The firm moved to Zanesville, Ohio in 1898, and remained in business until 1954. Once having moved into the art pottery arena, Roseville, which kept the name after the move to Zanesville, began producing great quantities of items, most of which have blue, pink or brown, as in this case, backgrounds.
The pattern list was extensive. Today the most valuable pieces are in the Cremo pattern. This ashtray is in the magnolia pattern. Cremo pieces bring high prices, but all Roseville commands the market’s attention. Rarely will one find any piece, regardless of how simple, for under $50.
The high point for Roseville came in the interwar years from 1920 to 1940. In that era Roseville was one of the most desirable potteries in America. Production centered on the American market where the demand was consistently strong. After the factory closed in 1954 interest in Roseville declined, and by the 1970s it was virtually non-existent.

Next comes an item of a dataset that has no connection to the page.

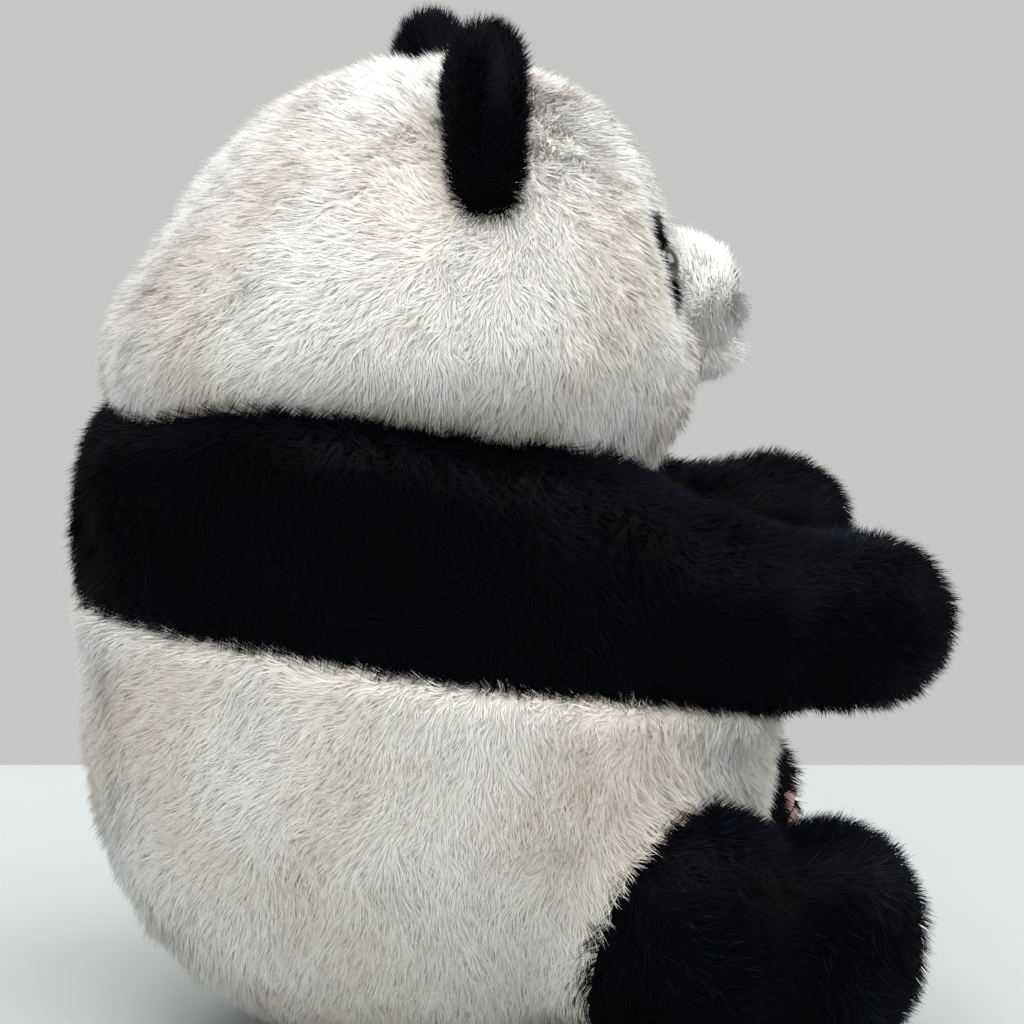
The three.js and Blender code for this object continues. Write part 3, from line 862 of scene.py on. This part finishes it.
# %% [markdown]
# ## Stage and light
# A pale table whose far edge shows behind the toy, a plain light surround, one big soft lamp above the
# toy, and three weaker ones behind it, before its face and on its far side that keep the shadows soft.

# %% Stage
def panel(name, corners, material):
    """A flat four-sided sheet that isn't part of the object."""
    mesh = bpy.data.meshes.new(name)
    mesh.from_pydata([tuple(c) for c in corners], [], [(0, 1, 2, 3)])
    mesh.materials.append(material)
    obj = bpy.data.objects.new(name, mesh)
    bpy.context.scene.collection.objects.link(obj)
    return obj


floor_finish, floor_tree = finish_of("Pale table top")
floor_surface = node(floor_tree, "BsdfPrincipled", in_Base_Color=linear("B0B6B6"), in_Roughness=0.55)
node(floor_tree, "OutputMaterial", [(floor_surface.outputs["BSDF"], "Surface")])
ahead = -np.array([away[0], away[1], 0]) / np.hypot(away[0], away[1])
right = np.array([ahead[1], -ahead[0], 0])
far_edge, near_edge, wide = ahead * 0.427, ahead * -3, right * 3
panel("floor", [far_edge - wide, near_edge - wide, near_edge + wide, far_edge + wide], floor_finish)

world = bpy.data.worlds.new("Surround")
bpy.context.scene.world = world
world.use_nodes = True
world_tree = world.node_tree
world_tree.nodes.clear()
sky = node(world_tree, "Background", in_Color=linear("C6C7C5"), in_Strength=1.0)
node(world_tree, "OutputWorld", [(sky.outputs["Background"], "Surface")])


def lamp(name, place, aim, size, power):
    """A square soft lamp that faces a point."""
    data = bpy.data.lights.new(name, "AREA")
    data.size, data.energy = size, power
    obj = bpy.data.objects.new(name, data)
    bpy.context.scene.collection.objects.link(obj)
    obj.location = place
    obj.rotation_mode = "QUATERNION"
    obj.rotation_quaternion = (Vector(aim) - Vector(place)).to_track_quat("-Z", "Y")


lamp("key", (-0.85, 0.0, 2.15), (0, 0, 0.15), 2.0, 57)
lamp("back fill", (-1.5, 1.5, 1.2), (0, 0, 0.15), 1.6, 14)
lamp("face fill", (-0.5, -2.0, 1.4), (0, 0, 0.18), 1.6, 32)
lamp("far fill", (1.6, 0.4, 1.6), (0, 0, 0.15), 1.5, 14)
print("stage and lamps set")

About 30 years ago the process reversed itself. Collectors’ societies were formed; books were written, and Roseville was re-discovered. Today it is one of the most collectible forms of American art pottery, with good values maintaining themselves across the board. Unlike the fate of some collectibles, for Roseville the internet has been a boon, not an impediment to good prices. This ashtray is worth $75, and at a competitive auction it might bring significantly more. Our firm has sold pitchers for upwards of $400. In the case of Roseville even restored pieces bring sound prices. Today it is one of the most popular genres on the market.